Das Thema Alter begleitet mich schon lange und ist für mich noch längst nicht abgeschlossen. Demenz als eine der grossen Herausforderungen für unsere Gesellschaft, steht im Fokus meiner aktuellen Arbeit.

Angefangen habe ich meine Auseinandersetzung mit dem Thema Alter, nach einem längeren Auslandaufenthalt. Da meine Grosseltern selbst früh verstorben sind, wurde mir erst in Spanien bewusst, dass mir der Austausch mit dieser Generation hier fehlt. Aufgrund anderer sozialer Verhältnisse und den kulturellen Unterschieden, findet in Spanien die ältere Generation im öffentlichen und privaten Bereich mehr Aufmerksamkeit als bei uns. Sie sind sichtbarer.

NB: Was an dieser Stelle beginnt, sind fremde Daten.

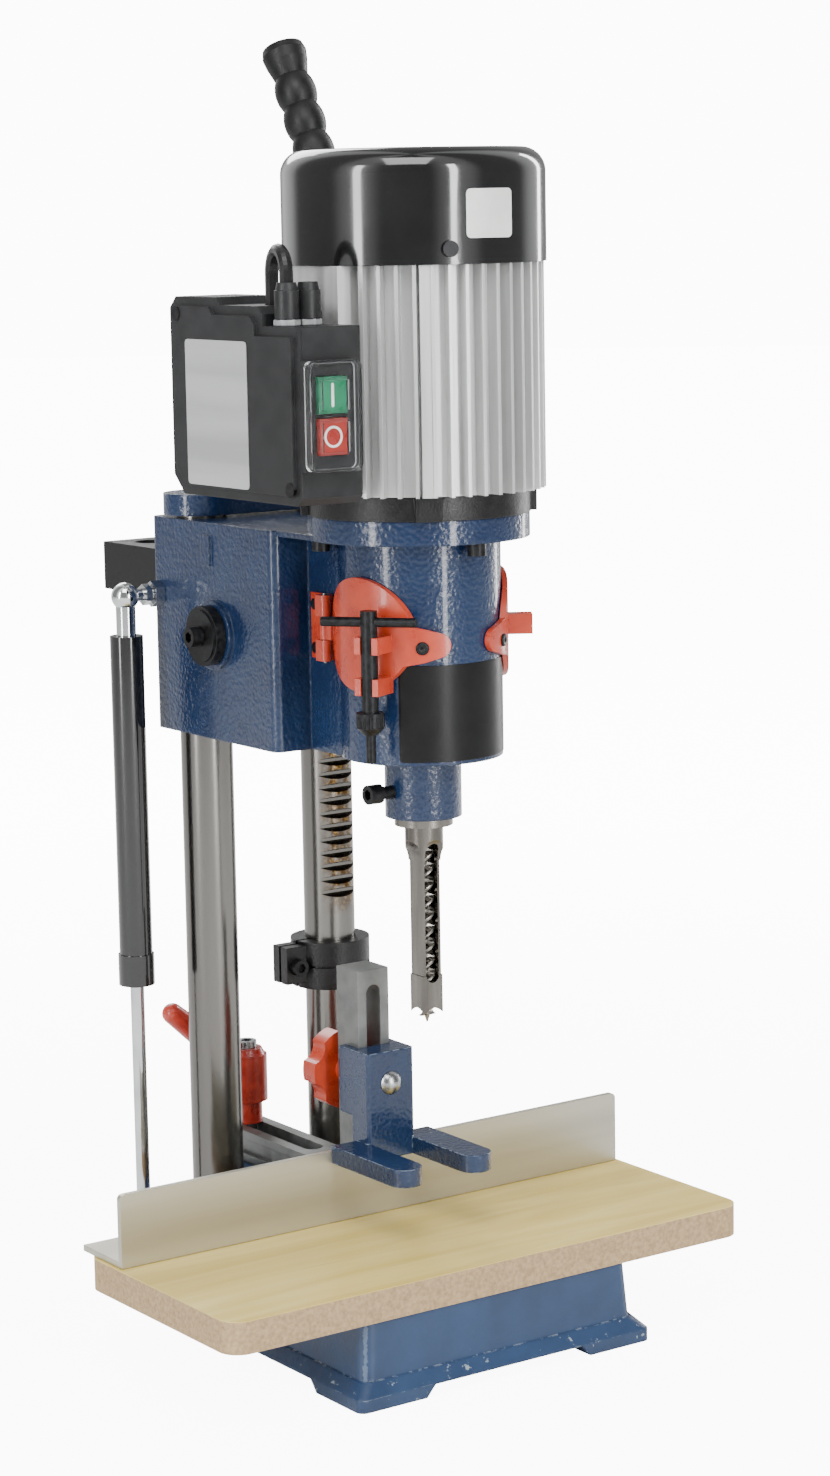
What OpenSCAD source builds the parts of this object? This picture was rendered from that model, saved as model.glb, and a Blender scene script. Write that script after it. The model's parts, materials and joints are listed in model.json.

Demenz, Zerfall, die Erinnerungen, die schwinden, der Wunsch der Angehörigen, diese nicht verschwinden zu lassen. Die Gehirnstrukturen, die sich auflösen, die Verbindungen, die sich trennen – und dann das Medium Fotografie: Bilder, die erinnert werden sollen, Bilder die Erinnerungen wecken sollen und neue Erinnerungen festhalten. Was passiert, wenn man sich selber nicht mehr erkennt?

Ich möchte eine Brücke schlagen zwischen Wissenschaft, Kunst/Fotografie und neuen Medien/Techniken.

Die Fotografie als Abdruck der Realität ist ein Tabu im Bereich des Zerfalls des Menschen. Per se hat jemand mit schwerer Demenzerkrankung kein unwürdiges Leben. Es ist viel mehr der Blick des Gesunden der dies macht. Diese Gratwanderung will ich ausloten und ist Gegenstand meiner Arbeit.